There is only us, the members of the working group. The proposer of each motion must be its Santa Claus. For this motion it was yours truly, Technical Editor, who is at the same time trying to write revised draft text of Level 2 ... and decorations ... and I/O ..., with the help of Christian Keil, the other TE, who does what he can while holding down a full time job. (Post retirement, I only have to hold down a part time job.) And hopefully we have a life, and family, too.

You, the members of P1788, must be those magic elves. There is no one else.

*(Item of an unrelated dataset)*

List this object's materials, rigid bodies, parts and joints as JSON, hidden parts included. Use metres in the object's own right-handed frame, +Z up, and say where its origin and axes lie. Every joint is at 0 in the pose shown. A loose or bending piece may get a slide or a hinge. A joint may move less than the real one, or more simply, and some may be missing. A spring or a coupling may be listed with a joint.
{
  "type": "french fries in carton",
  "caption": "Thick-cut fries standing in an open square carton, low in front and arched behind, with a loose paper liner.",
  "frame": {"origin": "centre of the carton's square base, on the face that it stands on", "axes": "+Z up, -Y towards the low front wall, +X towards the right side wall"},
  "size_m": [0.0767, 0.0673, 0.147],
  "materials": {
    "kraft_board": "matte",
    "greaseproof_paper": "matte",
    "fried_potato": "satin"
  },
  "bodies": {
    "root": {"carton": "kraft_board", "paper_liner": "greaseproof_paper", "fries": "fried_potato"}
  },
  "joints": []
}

For this motion, the elves who have helped me improve concepts and wording have been primarily George Corliss, Alexandre Goldszteijn, Michel Hack, Christian Keil, Vincent Lefevre (a big thank-you to him). Thanks also to Juergen and Ulrich for giving reasons why they dislike the whole flavors concept, at this stage of the project. Apologies to those I've missed.

The time for the elves to get busy, is early in the discussion period. An elf who waits till the penultimate day of voting -- and then says what is wrong with the work without detailing what is needed to put it right -- forgoes most of the elves' magic power, and thereby the influence and honour due to him or her.

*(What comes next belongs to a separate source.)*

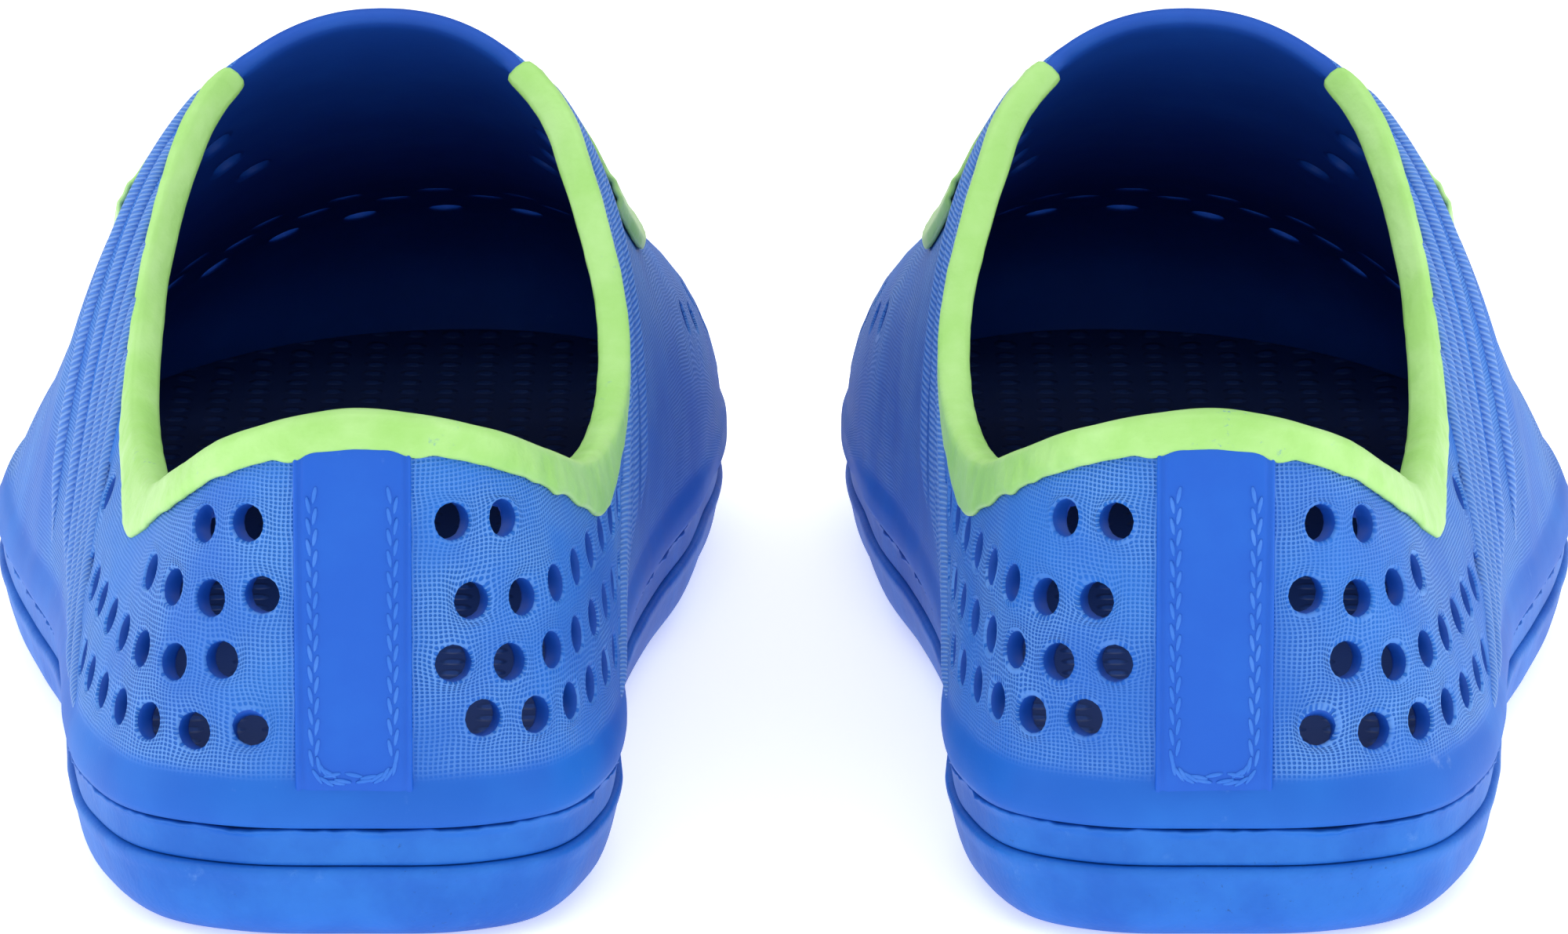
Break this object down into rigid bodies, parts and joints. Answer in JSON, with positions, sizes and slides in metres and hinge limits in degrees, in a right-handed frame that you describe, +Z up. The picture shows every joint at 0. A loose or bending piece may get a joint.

Alan, I'll bet that many of the things you call inconsistencies are misunderstandings on your part. Vincent has pointed out some, correctly I believe. Will you give me a detailed list of each wrong thing and your proposed correction? Refer, in each instance, to specific sentences, concepts, etc. in the current motion and rationale, so we can get our teeth into your objections.

You may convince us an improved flavors motion is needed. Will you submit it and pilot it through submission and discussion to a vote? You are well placed to give us a broader perspective, thanks to your knowledge of, and concern for, exact real computing. Your reward will be due influence and honour. The cost to you will be to spend the time needed to broaden your own perspective.

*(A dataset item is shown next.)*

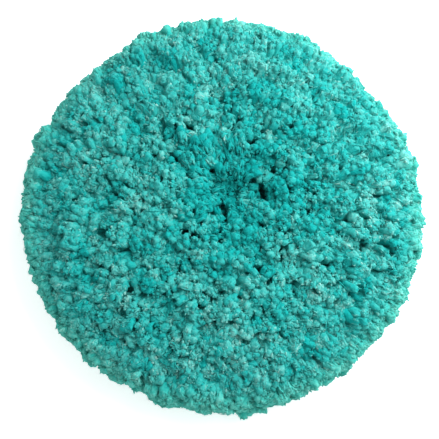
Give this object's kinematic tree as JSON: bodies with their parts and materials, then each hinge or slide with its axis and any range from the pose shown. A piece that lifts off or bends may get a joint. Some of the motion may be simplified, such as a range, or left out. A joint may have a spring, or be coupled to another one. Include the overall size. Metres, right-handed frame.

If not you, now, then who, when?

Regards

John Pryce

On 9 Sep 2012, at 10:05, Alan Eliasen wrote:
>   My vote on Motion P1788/M0036.03: Flavors is NO.
> 
>   With any NO vote, I am required to state what would bring me to a "YES."
> 
>   In most ways, I agree with the spirit of creating a standard that
> allows for a common set of operations, and allows implementations to
> extend that with a "better" set of operations for some purposes and
> boundary cases (e.g. Kaucher intervals, or disjoint unions of intervals,
> or various handlings of infinities, or arbitrary-precision, or symbolic
> calculations.)
> 
>    I would tend to vote YES for a motion that has been thought through
> more clearly than this one.  The rationale paper is muddled, does not
> define terms that it uses, is inconsistent in its terminology (for
> example, it defines "C-opinst" but then in some places uses the term
> "common opinst" which is not clear if it refers to the same term; there
> are many such instances of inconsistent editing,) is not consistent with
> the text of the Motion, has open-ended questions, notes to self that
> indicate that further research is necessary, inconsistent line wrapping
> and notation, and other more fundamental problems.
> 
>   The text of the Motion does also not even use the same terminology as
> the text of the Rationale.  The Motion cannot stand alone (and the text
> of the Motion is what we're ultimately voting on,) the Rationale is not
> self-consistent, and the Motion and Rationale are not consistent with
> each other.  These are fundamental editing problems.  We need to do
> better.  Any time we demand the time of hundreds of busy experts, we
> need to make sure that we've done our job of editing properly.  (My
> mantra to myself when composing group e-mails is that "if it's not worth
> my time to edit and format and proofread properly, it's not worth
> people's time to read it."  I delete many, many emails without sending
> based on this rule.)
> 
>   I would strongly suggest that this motion be tabled, edited, and made
> more coherent, in which case it might find more enthusiastic adherents.
> A rationale paper should make its argument persuasively.  The current
> rationale paper does not inspire confidence.